(HealthDay)—There’s some good news about the new coronavirus: Preliminary research suggests that the virus cannot be transmitted from an infected pregnant woman to the fetus.
The researchers stressed that the study population was small—just nine pregnant women—and a number of other factors mean questions linger when it comes to maternal-fetal transmission.
For the study, the researchers analyzed the medical records of the women, who ranged from 26 to 40 years of age. All of the women lived in Wuhan, China, the epicenter of the newly named COVID-19 coronavirus outbreak, which has so far infected nearly 45,000 people and killed 1,113 in China.
All of the women had developed pneumonia as a result of their infection, and all were in their third trimester, according to a team led by Yuanzhen Zhang of Zhongnan Hospital of Wuhan University, China.

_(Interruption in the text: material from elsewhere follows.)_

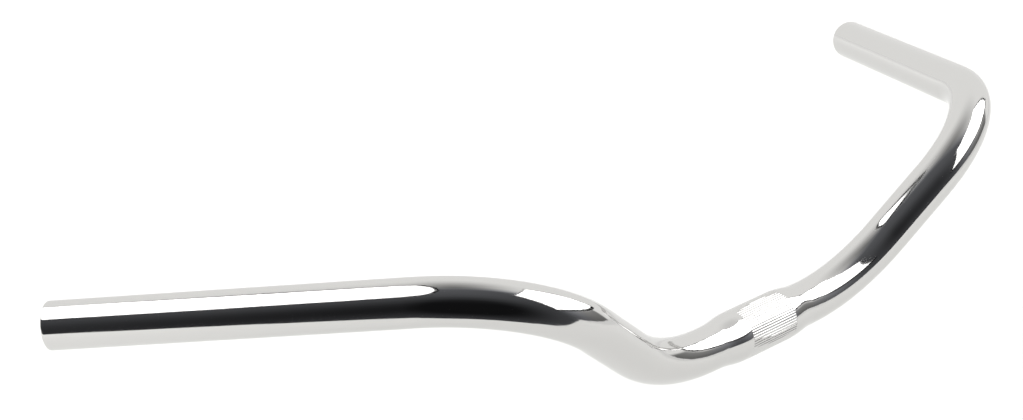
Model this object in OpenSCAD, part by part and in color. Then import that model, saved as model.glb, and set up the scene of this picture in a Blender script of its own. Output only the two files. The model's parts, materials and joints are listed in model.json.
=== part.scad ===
// Bicycle handlebar of swept-back city form: one aluminium tube, swelled and knurled at its middle for
// the stem, then bent up and back by four compound bends into two straight grip ends.
// Units are millimetres. The origin is the middle of the clamp zone, on the tube's axis.
// +X runs along the clamp zone to the rider's right, +Y points forward and +Z up.

/* [Tube] */
// Outside diameter of the tube, where grips and levers sit
tube_d = 22.2; // [20:0.1:24]
// Thickness of the tube wall, the same all along the bar
tube_wall = 2; // [1.2:0.1:3]
// Radius of the rounded outer edge at each open end
end_round = 0.6; // [0.2:0.1:0.7]
// Chamfer on the inner edge at each open end
end_deburr = 0.3; // [0.1:0.1:0.4]

/* [Clamp zone] */
// Outside diameter of the swelled zone that the stem clamps
clamp_d = 25.4; // [25:0.1:32]
// Length of the swelled zone between its two tapers
clamp_l = 35; // [28:1:60]
// Length of each taper, from the swelled zone down to the tube
taper_l = 17.5; // [8:0.5:30]
// Straight plain tube left between each taper and the first bend
neck_l = 3; // [3:0.5:30]

/* [Knurling] */
// Plain land left at each end of the swelled zone, outside the knurled band
knurl_land = 1; // [0.5:0.5:8]
// Number of grooves round the knurled band
knurl_count = 60; // [36:1:64]
// Width of a groove at the surface
knurl_w = 0.7; // [0.3:0.1:0.9]
// Depth of a groove
knurl_depth = 0.25; // [0.1:0.05:0.5]

/* [Inner bends] */
// Centre-line radius of the two bends beside the clamp zone
inner_r = 100; // [60:5:140]
// Angle that each inner bend turns through
inner_angle = 38; // [20:1:50]
// Slope of the plane of the inner bends, up from straight ahead, as the bar is clamped
rise_slope = 76.5; // [60:0.5:90]

/* [Outer bends] */
// Straight tube between the inner and the outer bend
link_l = 39; // [10:1:90]
// Turn of the tube about its own axis between the two bends
plane_turn = 128.5; // [115:0.5:150]
// Centre-line radius of the two bends in front of the grips
outer_r = 70; // [50:5:100]
// Angle that each outer bend turns through
outer_angle = 77; // [50:1:90]
// Length of each straight grip end
grip_l = 166; // [110:2:220]

/* [Hidden] */
$fn = 96;
tube_r = tube_d / 2;
clamp_r = clamp_d / 2;
knurl_l = clamp_l - 2 * knurl_land;
straight_l = clamp_l / 2 + taper_l + neck_l;
// Number of straight facets in a taper's outline
taper_steps = 16;
// Number of straight facets in the rounding of an open end
edge_steps = 6;
// How much less radius the tube has in a bend than in a straight, as bending leaves it
bend_slim = 0.05;
// Length on each side of a bend's end over which a straight draws down to it
draw_l = 2;
// Length by which a bend runs into the straight tube at each end
bend_lap = 1;
// How far a cut runs out past the solid
overshoot = 1;

// Points of one taper's outline as [radius, height], an S curve from the clamp zone to the tube
function taper_points(inset) = [
    for (i = [0 : taper_steps])
        let (t = i / taper_steps)
        [tube_r - inset + (clamp_r - tube_r) * (1 + cos(180 * t)) / 2, clamp_l / 2 + taper_l * t]
];

// Points where a straight that ends at height h draws down to a bend, as [radius, height]
function draw_points(r, h) = [[r, h - draw_l], [r - 2 * bend_slim, h + draw_l], [0, h + draw_l]];

// An outline's points from the last to the first, mirrored to negative heights
function mirrored(points) = [for (i = [len(points) - 1 : -1 : 0]) [points[i].x, -points[i].y]];

// Straight middle of the bar: clamp zone, two tapers and two necks, turned about X
module middle(inset) {
    half_points = concat(taper_points(inset), draw_points(tube_r - inset, straight_l));
    rotate([0, 90, 0])
        rotate_extrude() polygon(concat(mirrored(half_points), half_points));
}

// Straight run of radius r along +X between two bends
module run(length, r) {
    half_points = draw_points(r, length / 2);
    translate([length / 2, 0, 0])
        rotate([0, 90, 0])
            rotate_extrude() polygon(concat(mirrored(half_points), half_points));
}

// Bend that starts along +X and turns towards +Y. It laps into the straight tube at both ends.
module bend(bend_r, angle, r) {
    lap_angle = bend_lap / bend_r * 180 / PI;
    translate([0, bend_r, 0])
        rotate([0, 0, -90 - lap_angle])
            rotate_extrude(angle = angle + 2 * lap_angle)
                translate([bend_r, 0]) circle(r = r - bend_slim);
}

// Puts its children at the far end of a straight run
module past_run(length) {
    translate([length, 0, 0]) children();
}

// Puts its children at the far end of a bend, heading along the tube
module past_bend(bend_r, angle) {
    translate([bend_r * sin(angle), bend_r * (1 - cos(angle)), 0])
        rotate([0, 0, angle]) children();
}

// Grip end: a straight run from the bend to the open end, whose outer edge is rounded
module grip(r) {
    start = mirrored(draw_points(r, 0));
    round_points = [
        for (i = [0 : edge_steps])
            let (angle = 90 * i / edge_steps)
            [r - end_round * (1 - cos(angle)), grip_l - end_round * (1 - sin(angle))]
    ];
    rotate([0, 90, 0])
        rotate_extrude() polygon(concat(start, round_points, [[0, grip_l]]));
}

// Bore of a grip end: it flares to the inner chamfer and runs out past the end
module grip_bore(r) {
    flare = end_deburr + overshoot;
    rotate([0, 90, 0])
        rotate_extrude()
            polygon(concat(mirrored(draw_points(r, 0)), [
                [r, grip_l - end_deburr],
                [r + flare, grip_l + overshoot],
                [0, grip_l + overshoot]
            ]));
}

// One arm from the end of the straight middle to the grip, in the order it is bent
module arm(r) {
    rotate([rise_slope, 0, 0])
        past_run(straight_l) {
            bend(inner_r, inner_angle, r);
            past_bend(inner_r, inner_angle) {
                run(link_l, r);
                past_run(link_l)
                    rotate([plane_turn, 0, 0]) {
                        bend(outer_r, outer_angle, r);
                        past_bend(outer_r, outer_angle) children();
                    }
            }
        }
}

// Both arms, the left one a mirror image of the right
module arms(r) {
    arm(r) children();
    mirror([1, 0, 0]) arm(r) children();
}

// Outer form of the whole bar, as if it were solid
module outer_form() {
    middle(0);
    arms(tube_r) grip(tube_r);
}

// Hollow that runs right through the bar, widened under the clamp zone
module hollow() {
    middle(tube_wall);
    arms(tube_r - tube_wall) grip_bore(tube_r - tube_wall);
}

// Straight grooves pressed along the clamp zone, all the way round
module knurling() {
    for (i = [0 : knurl_count - 1])
        rotate([360 / knurl_count * i, 0, 0])
            translate([-knurl_l / 2, 0, clamp_r - knurl_depth])
                rotate([90, 0, 90])
                    linear_extrude(knurl_l)
                        polygon([[0, 0], [knurl_w, 2 * knurl_depth], [-knurl_w, 2 * knurl_depth]]);
}

module handlebar() {
    color("gainsboro")
        difference() {
            outer_form();
            hollow();
            knurling();
        }
}

handlebar();
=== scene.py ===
import json
import math

import bpy
from mathutils import Matrix, Vector


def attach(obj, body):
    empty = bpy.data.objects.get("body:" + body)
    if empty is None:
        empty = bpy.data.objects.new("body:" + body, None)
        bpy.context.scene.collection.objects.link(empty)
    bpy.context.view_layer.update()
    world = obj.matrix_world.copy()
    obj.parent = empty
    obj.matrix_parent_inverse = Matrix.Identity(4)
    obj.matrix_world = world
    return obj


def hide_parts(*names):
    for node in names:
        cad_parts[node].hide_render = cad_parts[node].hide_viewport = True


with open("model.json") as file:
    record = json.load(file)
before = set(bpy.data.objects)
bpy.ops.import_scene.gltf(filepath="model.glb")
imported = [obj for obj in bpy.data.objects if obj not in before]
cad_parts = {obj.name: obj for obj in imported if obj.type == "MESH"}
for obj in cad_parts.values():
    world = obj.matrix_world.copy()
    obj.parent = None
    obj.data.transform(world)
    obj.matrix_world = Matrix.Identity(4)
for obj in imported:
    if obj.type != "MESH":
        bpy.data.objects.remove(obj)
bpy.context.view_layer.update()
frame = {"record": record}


# The camera stands in front of the bar on the rider's right, a little above it, as in the photograph.
# Its place, heading and long lens are those at which the bent tube's outline meets the photographed one.
CAMERA_PLACE = (0.8221, 0.6219, 0.4702)
CAMERA_HEADING = -136.22
CAMERA_PITCH = -21.835
CAMERA_ROLL = 0.49
CAMERA_LENS = 81.0
SENSOR_WIDTH = 36.0

camera_data = bpy.data.cameras.new("camera")
camera_data.lens = CAMERA_LENS
camera_data.sensor_width = SENSOR_WIDTH
camera = bpy.data.objects.new("camera", camera_data)
bpy.context.scene.collection.objects.link(camera)
heading, pitch = math.radians(CAMERA_HEADING), math.radians(CAMERA_PITCH)
forward = Vector((math.cos(pitch) * math.cos(heading), math.cos(pitch) * math.sin(heading), math.sin(pitch)))
turned = forward.to_track_quat("-Z", "Y").to_matrix() @ Matrix.Rotation(math.radians(CAMERA_ROLL), 3, "Z")
camera.matrix_world = Matrix.Translation(CAMERA_PLACE) @ turned.to_4x4()
bpy.context.scene.camera = camera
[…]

The women all recovered from their illness and were given antibiotics and oxygen therapy. Six received antiviral therapy as well.
As for the deliveries, there were two cases of fetal distress (a condition where the baby experiences a temporary low level of oxygen), and two deliveries involved a premature rupture of the fetal membrane, but all nine pregnancies resulted in live births.
Most importantly, six of the nine newborns were tested and showed no signs of infection with COVID-19. Babies were tested for presence of the virus via throat swab samples, umbilical cord blood and sampling of amniotic fluid, the team noted. None of these samples turned up positive for COVID-19.
The sampling was done in the operating room at the time of birth, to help guarantee that no outside contamination had interfered with the results.
The study was published Feb. 12 in The Lancet, and was prompted by a prior report of an infant born to a mother infected with the coronavirus. That baby did test positive for the coronavirus within 36 hours of birth.
The new study suggests that infection in the womb is not likely. However, the Chinese team stressed that their findings are based on a small number of cases collected over a short period of time. The cases also only included women who were late in their pregnancies and gave birth by cesarean section.
That means that it’s still unclear how infection with the coronavirus during the first or second trimester of pregnancy affects mothers and their babies, or whether the virus can be passed from mother to child during a vaginal birth.
“It is important to note that many important clinical details of this case are missing, and for this reason, we cannot conclude from this one case whether intrauterine infection is possible. Nonetheless, we should continue to pay special attention to newborns born to mothers with COVID-19 pneumonia to help prevent infections in this group,” Zhang said in a journal news release.
Study co-author Huixia Yang, of Peking University First Hospital, added that “this is important to study because pregnant women can be particularly susceptible to respiratory pathogens and severe pneumonia because they are immunocompromised and because of pregnancy-related physiological changes.”
Speaking in the news release, Yang said that pregnancy-linked factors “could leave them at higher risk of poor outcomes. Although in our study no patients developed severe pneumonia or died of their infection, we need to continue to study the virus to understand the effects in a larger group of pregnant women.”
Follow-up of the women and children in this study is needed to assess their long-term health, the study authors said.
The researchers noted that these findings are similar to those for severe acute respiratory syndrome (SARS) infection in pregnant women. There was no evidence that the SARS virus was passed from mother to child during pregnancy or birth.